ORLEANS, Mass. (AP) – A garbage man with a long rap sheet was charged Friday with murder and rape in the stabbing death of a fashion writer whose mysterious slaying turned a spotlight on a small Cape Cod town and inspired a best-selling book.
Christopher M. McCowen pleaded innocent and was ordered held without bail in the 2002 death of Christa Worthington, who was found lying in a bloody pool on the kitchen floor of her secluded home in Truro. Her then-2-year-old daughter, Ava, was unhurt but smeared in the blood as she clutched the lifeless body, which was clothed only from the waist up.
The arrest marks a long-awaited break in a case that baffled authorities for more than three years. There were no witnesses, nothing appeared to be missing from the house, and authorities struggled to find a motive.
“We’re happy there’s been an arrest,” the victim’s cousin, Jan Worthington, said Friday outside court. “It’s a sad day as well.”
McCowen was taken into custody at his Hyannis apartment late Thursday after his DNA was matched to semen recovered from Worthington’s body after the rape, prosecutors said.
McCowen was Worthington’s garbage man, collecting trash in front of her home once a week. As the garbage man, McCowen was asked to contribute DNA along with the mail carrier and other people who were regular visitors to her home.
He emerged as a possible suspect as early as April 2002, but did not provide the DNA sample until March 2004, District Attorney Michael O’Keefe said.
The delay in collecting the sample occurred because McCowen moved frequently over the two years. Then it took the state crime lab just over a year to analyze the sample, a problem O’Keefe blamed on a lack of resources from the state for DNA testing.
The suspect’s DNA submission was not part of an effort launched in January in which investigators began randomly collecting DNA evidence from men in Truro, a town on the outer Cape with a year-round population under 2,000. Civil liberties groups were outraged, calling the practice “a serious intrusion on personal privacy” and demanding that it stop.
Worthington, 46, had moved in 1998 to the tiny Cape town, where she had spent summers as a child. She became a single mother, leaving behind the fashion runways of Paris and New York, where she had built a successful career as a fashion writer.
Several ex-boyfriends came under scrutiny during the investigation, including Tim Arnold, who found her body, and Tony Jackett, a law officer in a nearby town who fathered her child.
A year after the murder, author and fellow Truro resident Maria Flook published “Invisible Eden: A Story of Love and Murder on Cape Cod,” which became a New York Times and Amazon.com best-seller. The book outraged those close to Worthington for its portrayal of her as sexually promiscuous and her family as aloof and remote.

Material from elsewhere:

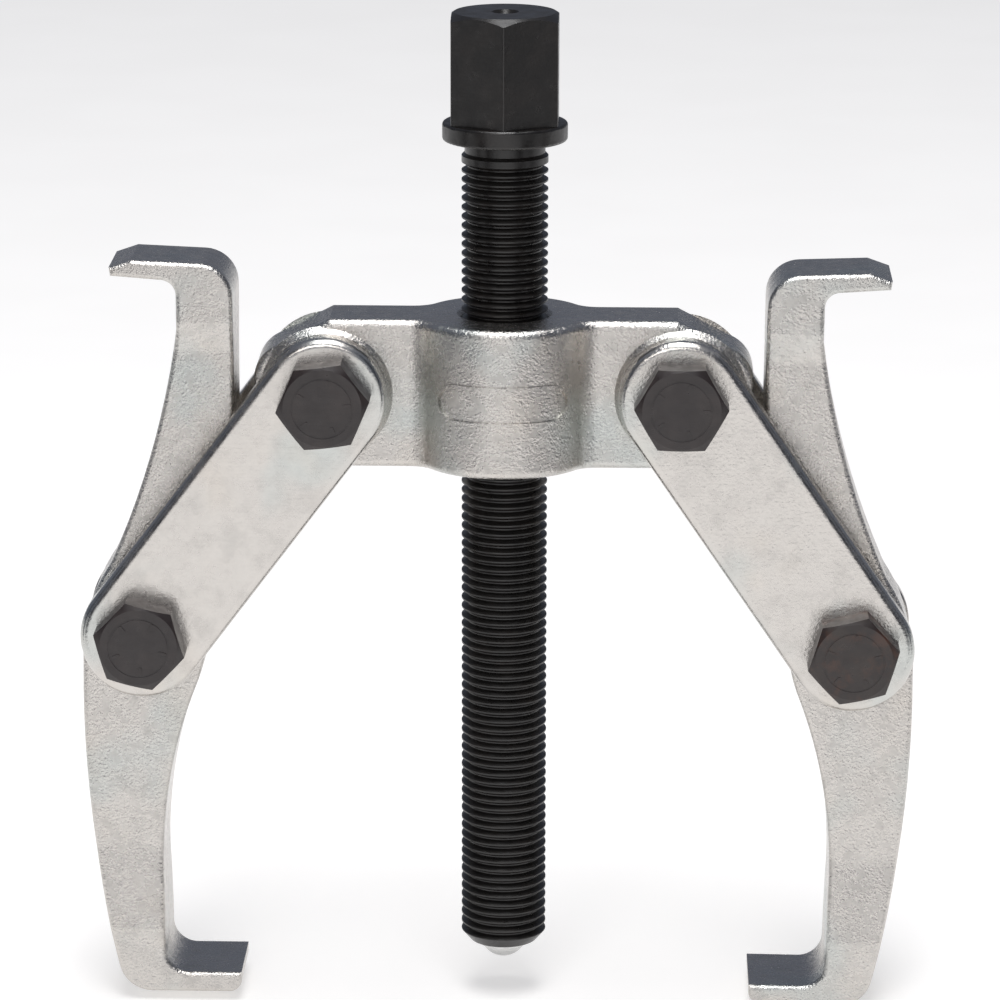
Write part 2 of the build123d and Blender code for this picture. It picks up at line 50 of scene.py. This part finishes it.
# ---------------------------------------------------------------- a small kit for node materials
def colour_value(colour):
    """The colour as a shader input takes it: another node's output, or three numbers and alpha."""
    return colour if isinstance(colour, bpy.types.NodeSocket) else (*colour, 1.0)


class Shader:
    """A material's nodes, with short methods for the ones that are used again and again."""

    def __init__(self, name):
        self.material = bpy.data.materials.new(name)
        self.material.use_nodes = True
        self.nodes = self.material.node_tree.nodes
        self.links = self.material.node_tree.links
        self.surface = self.nodes["Principled BSDF"]
        self.place = self.nodes.new("ShaderNodeTexCoord").outputs["Object"]

    def put(self, socket, value):
        """Link value to the socket if it is another node's output, or else store it there."""
        if isinstance(value, bpy.types.NodeSocket):
            self.links.new(value, socket)
        else:
            socket.default_value = value

    def noise(self, size, detail=3.0, roughness=0.5, stretch=None):
        """Noise whose features are about size metres across, from 0 to 1."""
        node = self.nodes.new("ShaderNodeTexNoise")
        place = self.place
        if stretch:
            mapping = self.nodes.new("ShaderNodeMapping")
            mapping.inputs["Scale"].default_value = stretch
            self.links.new(place, mapping.inputs["Vector"])
            place = mapping.outputs["Vector"]
        self.links.new(place, node.inputs["Vector"])
        node.inputs["Scale"].default_value = 1.0 / size
        node.inputs["Detail"].default_value = detail
        node.inputs["Roughness"].default_value = roughness
        return node.outputs["Fac"]

    def cells(self, size):
        """Distance to the nearest of many random points about size metres apart."""
        node = self.nodes.new("ShaderNodeTexVoronoi")
        self.links.new(self.place, node.inputs["Vector"])
        node.inputs["Scale"].default_value = 1.0 / size
        return node.outputs["Distance"]

    def axis(self, name):
        """One coordinate of the point in the row frame."""
        node = self.nodes.new("ShaderNodeSeparateXYZ")
        self.links.new(self.place, node.inputs[0])
        return node.outputs[name]

    def normal(self, name):
        """One coordinate of the surface's true normal."""
        geometry = self.nodes.new("ShaderNodeNewGeometry")
        node = self.nodes.new("ShaderNodeSeparateXYZ")
        self.links.new(geometry.outputs["True Normal"], node.inputs[0])
        return node.outputs[name]

    def maths(self, operation, a, b=0.0):
        node = self.nodes.new("ShaderNodeMath")
        node.operation = operation
        self.put(node.inputs[0], a)
        self.put(node.inputs[1], b)
        return node.outputs[0]

    def ramp(self, value, low, high, to_low=0.0, to_high=1.0, smooth=True):
        """Value mapped from low..high to to_low..to_high, and held outside that range."""
        node = self.nodes.new("ShaderNodeMapRange")
        node.interpolation_type = "SMOOTHSTEP" if smooth else "LINEAR"
        self.put(node.inputs["Value"], value)
        sockets = ("From Min", "From Max", "To Min", "To Max")
        for socket, number in zip(sockets, (low, high, to_low, to_high)):
            node.inputs[socket].default_value = number
        return node.outputs["Result"]

    def mix(self, share, a, b):
        """Colour a where share is 0 and colour b where it is 1."""
        node = self.nodes.new("ShaderNodeMix")
        node.data_type = "RGBA"
        self.put(node.inputs["Factor"], share)
        for socket, colour in (("A", a), ("B", b)):
            sockets = [s for s in node.inputs if s.name == socket and s.type == "RGBA"]
            self.put(sockets[0], colour_value(colour))
        return [s for s in node.outputs if s.type == "RGBA"][0]

    def bump(self, height, distance, over=None):
        """A bump whose full height is distance metres, on top of another bump if one is given."""
        node = self.nodes.new("ShaderNodeBump")
        node.inputs["Distance"].default_value = distance
        node.inputs["Strength"].default_value = 1.0
        self.links.new(height, node.inputs["Height"])
        if over is not None:
            self.links.new(over, node.inputs["Normal"])
        return node.outputs["Normal"]

    def finish(self, colour, roughness, normal=None, **fixed):
        """Set the shader's inputs. fixed are sockets that hold one number all over."""
        self.put(self.surface.inputs["Base Color"], colour_value(colour))
        self.put(self.surface.inputs["Roughness"], roughness)
        if normal is not None:
            self.links.new(normal, self.surface.inputs["Normal"])
        for name, number in fixed.items():
            self.surface.inputs[name.replace("_", " ")].default_value = number
        return self.material


# ---------------------------------------------------------------- materials
ZINC = (0.60, 0.575, 0.545)
ZINC_COOL = (0.50, 0.55, 0.54)
ZINC_WARM = (0.62, 0.57, 0.51)
ZINC_DULL = (0.43, 0.415, 0.395)


def zinc_colour(shader, dull_share):
    """Zinc plate with faint passivation tints and duller patches."""
    cool = shader.ramp(shader.noise(0.016, 2.0), 0.50, 0.72, 0.0, 0.55)
    warm = shader.ramp(shader.noise(0.011, 2.0, stretch=(1.0, 1.3, 0.8)), 0.52, 0.75, 0.0, 0.4)
    dull = shader.ramp(shader.noise(0.0032, 5.0, 0.6), 0.45, 0.75, 0.0, dull_share)
    tinted = shader.mix(warm, shader.mix(cool, ZINC, ZINC_COOL), ZINC_WARM)
    return shader.mix(dull, tinted, ZINC_DULL)


def forged_zinc(name, grit, parting_line):
    """Zinc plate over a shot-blasted forging.

    parting_line adds the dies' seam in the plane y = 0.
    """
    shader = Shader(name)
    fine = shader.noise(0.00042, 3.0, 0.65)
    pits = shader.ramp(shader.cells(0.00085), 0.0, 0.45)
    swell = shader.noise(0.0065, 2.0)
    normal = shader.bump(swell, 0.00022)
    normal = shader.bump(pits, 0.00003 * grit, over=normal)
    normal = shader.bump(fine, 0.00014 * grit, over=normal)
    if parting_line:
        across = shader.maths("ABSOLUTE", shader.axis("Y"))
        wander = shader.maths("MULTIPLY", shader.noise(0.009, 2.0), 0.0002)
        seam = shader.ramp(shader.maths("SUBTRACT", across, wander), 0.00002, 0.0002, 1.0, 0.0)
        sideways = shader.ramp(shader.maths("ABSOLUTE", shader.normal("X")), 0.75, 0.9)
        normal = shader.bump(shader.maths("MULTIPLY", seam, sideways), 0.00008, over=normal)
    roughness = shader.ramp(shader.noise(0.0016, 4.0, 0.6), 0.3, 0.75, 0.20, 0.34, smooth=False)
    return shader.finish(zinc_colour(shader, 0.5), roughness, normal, Metallic=1.0)


def rolled_zinc(name, grit):
    """Zinc plate over a punched link: smoother, with faint scratches along and across."""
    shader = Shader(name)
    fine = shader.noise(0.00055, 3.0, 0.6)
    scratches = shader.noise(0.0035, 2.0, stretch=(0.35, 1.0, 9.0))
    swell = shader.noise(0.011, 2.0)
    normal = shader.bump(swell, 0.00012)
    normal = shader.bump(scratches, 0.000012, over=normal)
    normal = shader.bump(fine, 0.00006 * grit, over=normal)
    roughness = shader.ramp(shader.noise(0.002, 4.0, 0.6), 0.3, 0.75, 0.20, 0.32, smooth=False)
    return shader.finish(zinc_colour(shader, 0.35), roughness, normal, Metallic=1.0)


def black_oxide(name, colour, worn, rust=0.0):
    """Oiled black oxide on steel, with a browner cast in patches."""
    shader = Shader(name)
    fine = shader.noise(0.0007, 3.0, 0.6)
    turning = shader.noise(0.0022, 2.0, stretch=(0.6, 0.6, 6.0))
    normal = shader.bump(turning, 0.00001)
    normal = shader.bump(fine, 0.00002, over=normal)
    patches = shader.ramp(shader.noise(0.004, 3.0), 0.42, 0.7)
    shade = shader.mix(patches, colour, worn)
    if rust:
        spots = shader.ramp(shader.noise(0.0035, 4.0, 0.65), 0.45, 0.68, 0.0, rust)
        shade = shader.mix(spots, shade, (0.10, 0.035, 0.015))
    roughness = shader.ramp(shader.noise(0.0018, 3.0), 0.3, 0.7, 0.26, 0.42, smooth=False)
    return shader.finish(shade, roughness, normal, Metallic=0.0, IOR=1.55)


def bright_ball(name):
    """Ground and polished hardened steel with a few rubbed arcs."""
    shader = Shader(name)
    rubbed = shader.noise(0.0012, 3.0, stretch=(1.0, 1.0, 5.0))
    normal = shader.bump(rubbed, 0.000008)
    roughness = shader.ramp(rubbed, 0.3, 0.7, 0.12, 0.3, smooth=False)
    colour = shader.mix(shader.ramp(rubbed, 0.4, 0.8), (0.66, 0.66, 0.65), (0.5, 0.5, 0.5))
    return shader.finish(colour, roughness, normal, Metallic=1.0)


def nylon(name):
    """The locking nut's insert."""
    shader = Shader(name)
    speckle = shader.noise(0.0006, 2.0)
    colour = shader.mix(shader.ramp(speckle, 0.3, 0.7), (0.10, 0.20, 0.42), (0.14, 0.26, 0.50))
    return shader.finish(colour, 0.45, shader.bump(speckle, 0.00001), Subsurface_Weight=0.1)


def give(node, material):
    """Put the material on a CAD node in place of its plain one."""
    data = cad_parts[node].data
    data.materials.clear()
    data.materials.append(material)


forging = forged_zinc("forged_zinc", 1.0, False)
arm_forging = forged_zinc("forged_zinc_arm", 1.0, True)
rough_link = rolled_zinc("rolled_zinc", 1.0)
smooth_link = rolled_zinc("rolled_zinc_smooth", 0.45)
nut_zinc = rolled_zinc("nut_zinc", 0.35)
screw_black = black_oxide("screw_oxide", (0.006, 0.005, 0.0045), (0.010, 0.008, 0.007))
bolt_black = black_oxide("bolt_oxide", (0.016, 0.011, 0.011), (0.024, 0.017, 0.016))
rusty_black = black_oxide(
    "bolt_oxide_rusty", (0.018, 0.012, 0.011), (0.026, 0.018, 0.015), rust=0.35
)

give("bridge", forging)
give("left_arm", arm_forging)
give("right_arm", arm_forging)
give("left_front_link", smooth_link)
for link in ("left_rear_link", "right_front_link", "right_rear_link"):
    give(link, rough_link)
give("forcing_screw", screw_black)
give("pressure_ball", bright_ball("polished_ball"))
for bolt in BOLTS:
    give(bolt, rusty_black if bolt == "right_lower_bolt" else bolt_black)
for nut in NUTS:
    give(nut, nut_zinc)
insert = nylon("nylon_insert")
for ring in RINGS:
    give(ring, insert)


# ---------------------------------------------------------------- floor, light and camera
FLOOR_HALF = 5.0
FLOOR_GLOW = 0.52               # keeps the floor near white around the object's shadow
WORLD_STRENGTH = 0.20
CARD_REACH = 0.30               # from the object's middle to the dark cards
CARD_HEIGHT = 0.34


def build_floor():
    """A plain pale floor that the hooks nearly touch."""
    bpy.ops.mesh.primitive_plane_add(size=2 * FLOOR_HALF, location=(0, 0, FLOOR_Z))
    floor = bpy.context.object
    floor.name = "floor"
    shader = Shader("pale_floor")
    tone = shader.ramp(shader.noise(0.05, 2.0), 0.3, 0.7)
    colour = shader.mix(tone, (0.60, 0.59, 0.58), (0.62, 0.61, 0.60))
    shader.surface.inputs["Emission Color"].default_value = (1.0, 0.985, 0.97, 1.0)
    shader.surface.inputs["Emission Strength"].default_value = FLOOR_GLOW
    floor.data.materials.append(shader.finish(colour, 0.9))


def aim(thing, target):
    """Turn a light or camera so that its -Z axis points at the target."""
    away = Vector(thing.location) - Vector(target)
    thing.rotation_euler = away.to_track_quat("Z", "Y").to_euler()


def softbox(name, place, size, watts, colour=(1.0, 1.0, 1.0)):
    light = bpy.data.lights.new(name, "AREA")
    light.shape = "RECTANGLE"
    light.size, light.size_y = size
    light.energy = watts
    light.color = colour
    box = bpy.data.objects.new(name, light)
    bpy.context.scene.collection.objects.link(box)
    box.location = place
    aim(box, MIDDLE)


def dark_card(name, first, last, colour):
    """A dark upright panel that only reflections see, for the dark bands along the bevels.

    first and last are its edges, in degrees round from the front.
    """
    middle = math.radians((first + last) / 2)
    width = 2 * CARD_REACH * math.tan(math.radians(abs(last - first) / 2))
    x, y = CARD_REACH * math.sin(middle), -CARD_REACH * math.cos(middle)
    place = (x, y, FLOOR_Z + CARD_HEIGHT / 2)
    bpy.ops.mesh.primitive_plane_add(size=1.0, location=place)
    card = bpy.context.object
    card.name = name
    card.scale = (width, CARD_HEIGHT, 1.0)
    aim(card, (0.0, 0.0, place[2]))
    shader = Shader(name + "_cloth")
    weave = shader.noise(0.02, 2.0)
    darker = tuple(0.7 * part for part in colour)
    card.data.materials.append(shader.finish(shader.mix(weave, darker, colour), 0.9))
    card.visible_camera = False
    card.visible_diffuse = False
    card.visible_shadow = False


def build_world():
    """Dim bluish surroundings for reflections, and white where the camera looks past the floor."""
    world = bpy.data.worlds.new("studio")
    bpy.context.scene.world = world
    world.use_nodes = True
    nodes, links = world.node_tree.nodes, world.node_tree.links
    dim = nodes["Background"]
    dim.inputs["Color"].default_value = (0.72, 0.80, 1.0, 1.0)
    dim.inputs["Strength"].default_value = WORLD_STRENGTH
    white = nodes.new("ShaderNodeBackground")
    white.inputs["Color"].default_value = (1.0, 1.0, 1.0, 1.0)
    path = nodes.new("ShaderNodeLightPath")
    either = nodes.new("ShaderNodeMixShader")
    links.new(path.outputs["Is Camera Ray"], either.inputs["Fac"])
    links.new(dim.outputs[0], either.inputs[1])
    links.new(white.outputs[0], either.inputs[2])
    links.new(either.outputs[0], nodes["World Output"].inputs["Surface"])


build_floor()
build_world()
softbox("top_light", (0.0, -0.25, 1.3), (0.55, 1.1), 17.0)
softbox("front_light", (-0.25, -1.5, 0.75), (0.9, 0.5), 5.0, (1.0, 0.97, 0.94))
for side, sign in (("left", -1), ("right", 1)):
    dark_card(f"{side}_card", sign * 31, sign * 57, (0.02, 0.024, 0.04))
    dark_card(f"{side}_far_card", sign * 70, sign * 86, (0.06, 0.065, 0.08))

CAMERA_DISTANCE = 0.755         # along the floor, from the screw's axis
CAMERA_HEIGHT = 0.2755
CAMERA_AZIMUTH = math.radians(1.6)
CAMERA_PITCH = math.radians(14.66)
CAMERA_ASIDE = -0.0007          # the view's middle is this far to one side of the screw
CAMERA_ROLL = math.radians(0.1)
LENS = 173.4                    # millimetres, on a sensor 36 mm wide
SENSOR_WIDTH = 36.0


def build_camera():
    camera = bpy.data.objects.new("camera", bpy.data.cameras.new("camera"))
    bpy.context.scene.collection.objects.link(camera)
    camera.data.lens = LENS
    camera.data.sensor_width = SENSOR_WIDTH
    camera.data.clip_start = 0.05
    camera.data.clip_end = 20.0
    right = Vector((math.cos(CAMERA_AZIMUTH), math.sin(CAMERA_AZIMUTH), 0.0))
    back = Vector((math.sin(CAMERA_AZIMUTH), -math.cos(CAMERA_AZIMUTH), 0.0))
    camera.location = CAMERA_DISTANCE * back + CAMERA_ASIDE * right
    camera.location.z += CAMERA_HEIGHT
    level = Matrix.Rotation(math.pi / 2 - CAMERA_PITCH, 3, "X")
    turn = Matrix.Rotation(CAMERA_AZIMUTH, 3, "Z") @ level
    camera.rotation_euler = (turn @ Matrix.Rotation(CAMERA_ROLL, 3, "Z")).to_euler()
    bpy.context.scene.camera = camera


build_camera()
bpy.context.scene.view_settings.view_transform = "Standard"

In the book, O’Keefe makes disparaging remarks about Worthington, prompting her family and friends to demand that he excuse himself from the case. He refused, but apologized to the family and appointed an assistant district attorney from a neighboring county to play a leading role in the investigation.
Authorities stressed that McCowen and Worthington did not have a relationship.
“There is no evidence whatsoever to suggest there was any relationship whatsoever between them, other than him walking up her driveway to collect her trash,” O’Keefe said.
McCowen was charged with first-degree murder, aggravated rape and armed assault. His court-appointed lawyer, Francis O’Boy, described McCowen’s mood as “somber.”
According to Florida records, McCowen was released from a minimum-security prison there in 1998, after serving more than three years for motor vehicle theft, burglary and trafficking in stolen property in Key West. He received probation for a lengthy list of other crimes, mainly burglary and trafficking in stolen property.